[EXERCISE REQUIREMENTS]: Extract the lines that carry the string "points" from the listing.

[DATASET EXCERPT]:
____

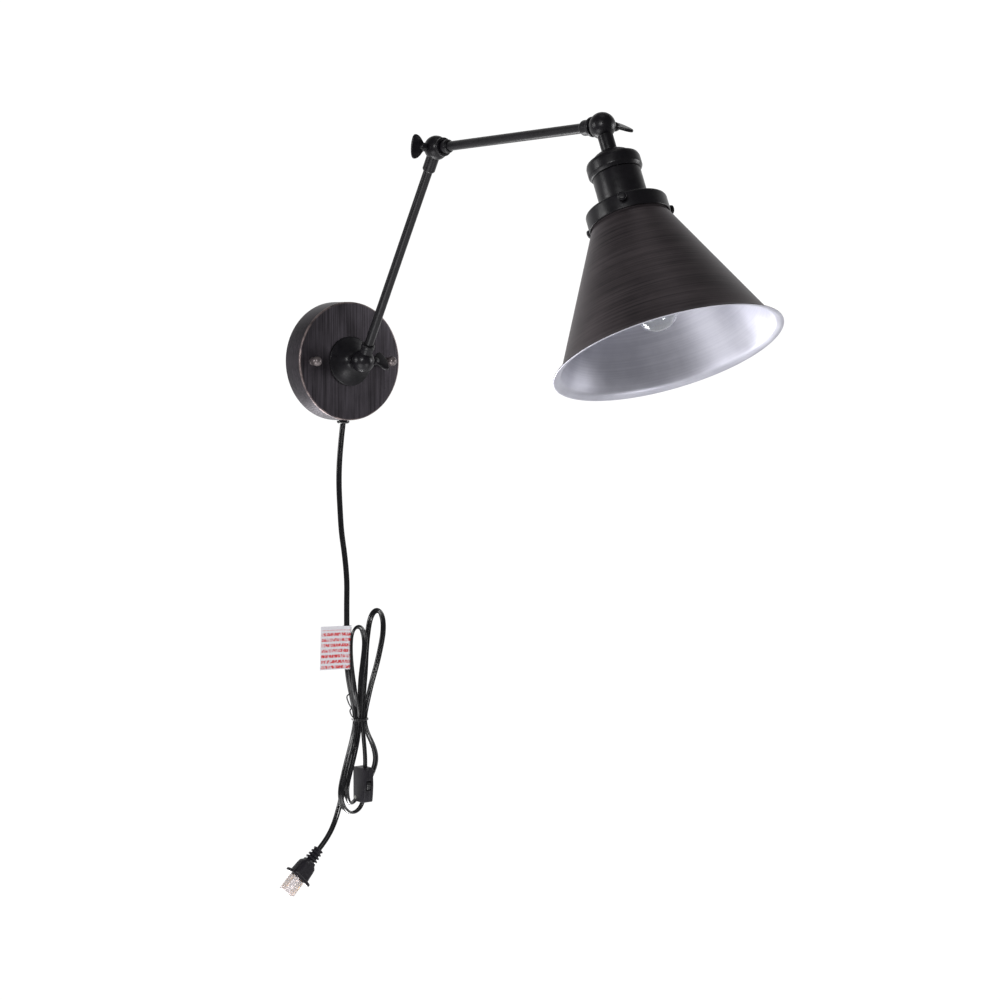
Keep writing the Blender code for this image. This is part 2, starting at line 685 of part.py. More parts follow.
def fitter_ring(head_pivot):
    """The ring that the shade hangs in, screwed on the lampholder, with three tapped holes."""
    hole = HOLDER_RADIUS + 0.0004
    inner = RING_RADIUS - 0.0013
    edge = 0.0026
    profile = [(hole, RING_TOP), (RING_RADIUS - edge, RING_TOP)]
    profile += arc((RING_RADIUS - edge, RING_TOP + edge), edge, -60, 0, 2)
    profile += [(RING_RADIUS, RING_END), (inner, RING_END), (inner, RING_TOP + edge)]
    profile += [(inner - 0.0012, RING_TOP + 0.0013), (hole, RING_TOP + 0.0013)]
    ring = mesh_object("fitter_ring", lathe(profile, 32), head_pivot, black_metal())
    for angle in SHADE_SCREW_ANGLES:
        drill = rod_along_x(0.0018, 0.030, 0.045, 12)
        cut(ring, mesh_object("screw_hole_cutter", drill, head_pivot, None, shade_screw_frame(angle)))


def shade_screw_frame(angle):
    return Matrix.Translation((0.0, 0.0, SHADE_SCREW_STATION)) @ Matrix.Rotation(radians(angle), 4, "Z")


def shade_screws(head_pivot):
    """Three thumbscrews whose tips press on the shade's neck."""
    tip = SHADE_NECK + GAP
    for number, angle in enumerate(SHADE_SCREW_ANGLES, 1):
        profile = [(0.0, tip), (0.0014, tip), (0.0014, 0.0402), (0.0038, 0.0404), (0.0038, 0.0424)]
        profile += [(0.0024, 0.0434), (0.0, 0.0437)]
        turn = Matrix.Rotation(pi / 2, 4, "Y")
        place = shade_screw_frame(angle) @ turn
        mesh_object(f"shade_screw_{number}", lathe(profile, 14), head_pivot, black_metal(), place)


def shade(head_pivot):
    """A spun cone with a neck that fits inside the ring and a flared lip."""
    top = 0.0800
    wall = SHEET
    outer = [(SHADE_NECK, top), (SHADE_NECK, 0.0932), SHADE_CONE_TOP, SHADE_CONE_END]
    outer += [(0.0922, 0.2100), (0.0950, 0.2124), SHADE_LIP]
    inner = [(0.0992, 0.2148), (0.0944, 0.2134), (0.0911, 0.2106), (SHADE_CONE_END[0] - wall, 0.2074)]
    inner += [(SHADE_CONE_TOP[0] - wall, 0.0954), (SHADE_NECK - wall, 0.0938), (SHADE_NECK - wall, top)]
    mesh_object("shade", lathe(outer + inner, FINE_SEGMENTS), head_pivot, shade_metal())


def bulb(head_pivot):
    """A clear tubular bulb: envelope open at its neck, screw base, contact, stem and filament."""
    tip_centre = BULB_TIP - BULB_RADIUS
    wall = 0.0008
    outside = [(0.0118, 0.0905), (0.0118, 0.0955), (0.0140, 0.1030)]
    outside += [(0.0178, 0.1130), (BULB_RADIUS, 0.1220)]
    outside += arc((0.0, tip_centre), BULB_RADIUS, 0, 90, 4)[:-1] + [(0.0, BULB_TIP)]
    inside = [(0.0, BULB_TIP - wall)] + arc((0.0, tip_centre), BULB_RADIUS - wall, 90, 0, 4)[1:]
    inside += [(BULB_RADIUS - wall, 0.1222), (0.0170, 0.1133), (0.0132, 0.1034)]
    inside += [(0.0110, 0.0957), (0.0110, 0.0905)]
    mesh_object("bulb_glass", closed_lathe(outside + inside, TUBE_SEGMENTS), head_pivot, clear_glass())
    base = [(0.0070, 0.0664), (0.0110, 0.0668), (0.0129, 0.0690), (0.0129, 0.0940), (0.0122, 0.0940)]
    base += [(0.0122, 0.0695), (0.0070, 0.0672)]
    mesh_object("bulb_base", lathe(base, TUBE_SEGMENTS), head_pivot, brass())
    contact = [(0.0, 0.0652), (0.0050, 0.0660), (0.0064, 0.0666), (0.0064, 0.0672), (0.0, 0.0672)]
    mesh_object("bulb_contact", lathe(contact, 12), head_pivot, brass())
    stem = [(0.0, 0.0905), (0.0098, 0.0905), (0.0060, 0.0965)]
    stem += [(0.0028, 0.1060), (0.0028, 0.1180), (0.0, 0.1180)]
    mesh_object("bulb_stem", lathe(stem, 12), head_pivot, clear_glass())
    zigzag = []
    for i in range(FILAMENT_LEGS + 1):
        angle = 2 * pi * i / (FILAMENT_LEGS + 1)
        station = FILAMENT_SPAN[i % 2]
        zigzag.append((FILAMENT_RADIUS * cos(angle), FILAMENT_RADIUS * sin(angle), station))
    tube("bulb_filament", zigzag, FILAMENT_WIRE, head_pivot, filament_wire())


# cord


def hank():
    """The tied hank as one solid, with a pocket where the switch hangs."""
    outline = [(p.x, p.z) for p in smooth_curve([(x, 0.0, z) for x, z in HANK_OUTLINE], 0.008)]
    shape = prism(outline, -HANK_DEPTH / 2, HANK_DEPTH / 2)
    place = Matrix.Translation((0.0, HANK_PLANE, 0.0)) @ Matrix.Rotation(pi / 2, 4, "X")
    solid = mesh_object("cord_hank", shape, None, black_vinyl(), place)
    margin = 0.0013
    low = SWITCH_CENTRE - SWITCH_HALF - Vector((margin, 0.01, margin))
    high = SWITCH_CENTRE + SWITCH_HALF + Vector((0.03, 0.01, margin))
    cut(solid, mesh_object("switch_pocket_cutter", block(low, high), None, None))


def block(low, high):
    shape = bmesh.new()
    bmesh.ops.create_cube(shape, size=1.0)
    size = high - low
    shape.transform(Matrix.Translation((low + high) / 2) @ Matrix.Diagonal((*size, 1.0)))
    return shape


def free_cord():
    spacing = CORD_STEP * 2 * CORD_RADIUS
    tube("cord_drop", smooth_curve(DROP_ROUTE, spacing), CORD_RADIUS, None, black_vinyl())
    tube("cord_tail", smooth_curve(TAIL_ROUTE, spacing), CORD_RADIUS, None, black_vinyl())


def cord_tie():
    """The twist tie round the hank's waist."""
    centre = Vector((0.0164, HANK_PLANE, TIE_HEIGHT))
    half_x, half_y, half_z = TIE_HALF_WIDTH, HANK_DEPTH / 2 + 0.0007, 0.0012
    place = Matrix.Translation(centre)
    outer = prism(rounded_rectangle(half_x + 0.0008, half_y + 0.0008, 0.0012), -half_z, half_z)
    band = mesh_object("cord_tie", outer, None, black_vinyl(), place)
    inner = prism(rounded_rectangle(half_x, half_y, 0.0003, 1), -2 * half_z, 2 * half_z)
    cut(band, mesh_object("tie_cutter", inner, None, None, place))


def cord_tag():
    """The paper tag that hangs beside the cord."""
    low = Vector((-0.0352, HANK_PLANE - 0.0003, -0.3150))
    high = Vector((-0.0036, HANK_PLANE + 0.0003, -0.2700))
    mesh_object("cord_tag", block(low, high), None, tag_paper())


def inline_switch():
    """A two-part case clamped on the cord, with a thumb wheel in a slot of its narrow face."""
    centre = SWITCH_CENTRE
    turn = Matrix.Rotation(pi / 2, 4, "Y")
    wheel_place = Matrix.Translation(centre - Vector((0.0, WHEEL_SHIFT, 0.0))) @ turn
    rivet_offset = Vector((0.0, RIVET_SHIFT[0], RIVET_SHIFT[1]))
    rivet_place = Matrix.Translation(centre + rivet_offset)
    for side, word in ((-1, "left"), (1, "right")):
        outline = rounded_rectangle(SWITCH_HALF.z, SWITCH_HALF.y, 0.0025)
        near, far = sorted((side * GAP / 2, side * SWITCH_HALF.x))
        place = Matrix.Translation(centre) @ turn
        case = mesh_object("switch_case_" + word, prism(outline, near, far), None, black_vinyl(), place)
        room = WHEEL_HALF_WIDTH + GAP
        cavity = [(0.0, -room), (WHEEL_RADIUS + GAP, -room), (WHEEL_RADIUS + GAP, room), (0.0, room)]
        cut(case, mesh_object("wheel_cavity_" + word, lathe(cavity, 24), None, None, wheel_place))
        hole = rod_along_x(0.0015, -0.010, 0.010, 10)
        cut(case, mesh_object("rivet_hole_" + word, hole, None, None, rivet_place))
    rivet = rod_along_x(0.0012, -SWITCH_HALF.x, SWITCH_HALF.x, 10)
    mesh_object("switch_rivet", rivet, None, zinc_steel(), rivet_place)
    width = WHEEL_HALF_WIDTH
    rim = WHEEL_RADIUS
    profile = [(0.0, -width), (rim - 0.0004, -width), (rim, -width + 0.0004)]
    profile += [(rim, width - 0.0004), (rim - 0.0004, width), (0.0, width)]
    wheel = mesh_object("switch_wheel", lathe(profile, 24), None, black_vinyl(), turn)
    wheel.location = centre - Vector((0.0, WHEEL_SHIFT, 0.0))


def plug():
    """The moulded plug with its ribbed strain relief, two flat blades and a clear cover over them."""
    place = Matrix.Translation(PLUG_START) @ Matrix.Rotation(pi + PLUG_TILT, 4, "Y")
    sections = []
    for rib in range(4):
        start = RIB_PITCH * rib
        wide = 0.0056 + 0.0004 * rib
        sections += [(start, wide, wide - 0.0012), (start + 0.0022, wide, wide - 0.0012)]
        sections += [(start + 0.0024, 0.0042, 0.0034), (start + 0.0036, 0.0042, 0.0034)]
    sections += [(0.0154, 0.0062, 0.0054), (0.0178, 0.0068, 0.0057), (0.0202, 0.0092, 0.0063)]
    sections += [(0.0340, 0.0104, 0.0068), (0.0342, *FLANGE_HALF), (FLANGE_FACE - GAP, *FLANGE_HALF)]
    mesh_object("plug_body", loft(sections), None, black_vinyl(), place)
    for side, word in ((-1, "left"), (1, "right")):
        x = side * BLADE_SPACING / 2
        low = Vector((x - BLADE_HALF[0], -BLADE_HALF[1], FLANGE_FACE))
        high = Vector((x + BLADE_HALF[0], BLADE_HALF[1], BLADE_END))
        mesh_object("plug_blade_" + word, block(low, high), None, brass(), place)
    half_x, half_y = COVER_HALF
    outer = prism(rounded_rectangle(half_x, half_y, 0.0016), FLANGE_FACE + 0.0002, COVER_END)
    cover = mesh_object("blade_cover", outer, None, clear_plastic(), place)
    hollow = rounded_rectangle(half_x - COVER_WALL, half_y - COVER_WALL, 0.0009)
    inner = prism(hollow, FLANGE_FACE - 0.0078, COVER_END - COVER_WALL)
    cut(cover, mesh_object("cover_cutter", inner, None, None, place))


def build():
    clear_scene()
    wall_bracket()
    canopy()
    studs_and_cap_nuts()
    base_cone()
    cord_bushing()
    wiring_in_canopy()

    base_pivot = pivot("base_pivot", None, (0.0, -BASE_REACH, 0.0))
    lower_pivot = pivot("lower_pivot", base_pivot, (0.0, 0.0, 0.0), pi / 2 - LOWER_ELEVATION)
    elbow_turn = LOWER_ELEVATION - UPPER_ELEVATION
    elbow_pivot = pivot("elbow_pivot", lower_pivot, (0.0, 0.0, LOWER_ARM), elbow_turn)
    head_turn = pi / 2 + UPPER_ELEVATION - HEAD_TILT
    head_pivot = pivot("head_pivot", elbow_pivot, (0.0, 0.0, UPPER_ARM), head_turn)

    swivel(base_pivot)
    base_swivel_knuckle(base_pivot)
    lower_arm(lower_pivot)
    upper_arm(elbow_pivot)
    head_knuckle(head_pivot)
    socket_cap(head_pivot)
    socket_cup(head_pivot)
    lampholder(head_pivot)
    fitter_ring(head_pivot)
    shade_screws(head_pivot)
    shade(head_pivot)
    bulb(head_pivot)

    wing_screw("base_wing_screw", base_pivot, 1, BASE_WING_TURN)
    wing_screw("elbow_wing_screw", elbow_pivot, -1, ELBOW_WING_TURN - pi / 2)
    wing_screw("head_wing_screw", elbow_pivot, 1, HEAD_WING_TURN - pi / 2, UPPER_ARM)

    hank()
    free_cord()
    cord_tie()
    cord_tag()
    inline_switch()
    plug()


build()
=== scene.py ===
"""Looks of the swing arm wall lamp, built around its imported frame.

Profiles are in millimetres, as (radius, station) points. Everything else is in metres. The wall is the
plane y = 0 and +Z is up. A piece called NODE_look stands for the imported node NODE.
"""

import json
from math import asin, cos, degrees, pi, radians, sin

import bmesh
import bpy
from mathutils import Matrix, Vector


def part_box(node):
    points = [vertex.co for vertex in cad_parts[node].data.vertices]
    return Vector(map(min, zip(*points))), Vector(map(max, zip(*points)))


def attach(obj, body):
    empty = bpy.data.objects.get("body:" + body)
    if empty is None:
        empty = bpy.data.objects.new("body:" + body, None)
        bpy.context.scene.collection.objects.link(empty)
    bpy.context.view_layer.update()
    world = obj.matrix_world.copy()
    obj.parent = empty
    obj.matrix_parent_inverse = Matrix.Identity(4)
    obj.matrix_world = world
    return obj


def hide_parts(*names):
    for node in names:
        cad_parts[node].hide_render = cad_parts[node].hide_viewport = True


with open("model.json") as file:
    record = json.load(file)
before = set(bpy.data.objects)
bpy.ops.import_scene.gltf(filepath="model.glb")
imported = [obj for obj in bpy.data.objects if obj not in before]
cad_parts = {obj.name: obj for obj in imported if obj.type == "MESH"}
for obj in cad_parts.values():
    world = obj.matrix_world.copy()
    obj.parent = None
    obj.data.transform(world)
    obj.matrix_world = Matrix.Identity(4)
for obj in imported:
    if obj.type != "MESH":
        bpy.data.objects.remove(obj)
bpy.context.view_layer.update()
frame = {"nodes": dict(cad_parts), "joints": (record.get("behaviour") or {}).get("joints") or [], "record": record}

MM = 0.001
RECORD = frame["record"]
BODY_OF = {node: body for body, nodes in RECORD["behaviour"]["bodies"].items() for node in nodes}
JOINT_AT = {joint["name"]: Vector(joint["pos_m"]) for joint in frame["joints"]}

FINE = 160  # segments round the canopy and the fitter ring
ROUND = 96
SMALL = 40
SIDEWAYS = Vector((0.31, 0.87, 0.38))


# frames


def along(origin, direction):
    """A frame with +Z along direction, which has no part along X, and its +X along the world's."""
    z = Vector(direction).normalized()
    x = Vector((1.0, 0.0, 0.0))
    return Matrix.Translation(origin) @ Matrix((x, z.cross(x), z)).transposed().to_4x4()


def centre(node):
    low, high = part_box(node)
    return (low + high) / 2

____

[TASK ANSWER]:
Profiles are in millimetres, as (radius, station) points. Everything else is in metres. The wall is the
    points = [vertex.co for vertex in cad_parts[node].data.vertices]
    return Vector(map(min, zip(*points))), Vector(map(max, zip(*points)))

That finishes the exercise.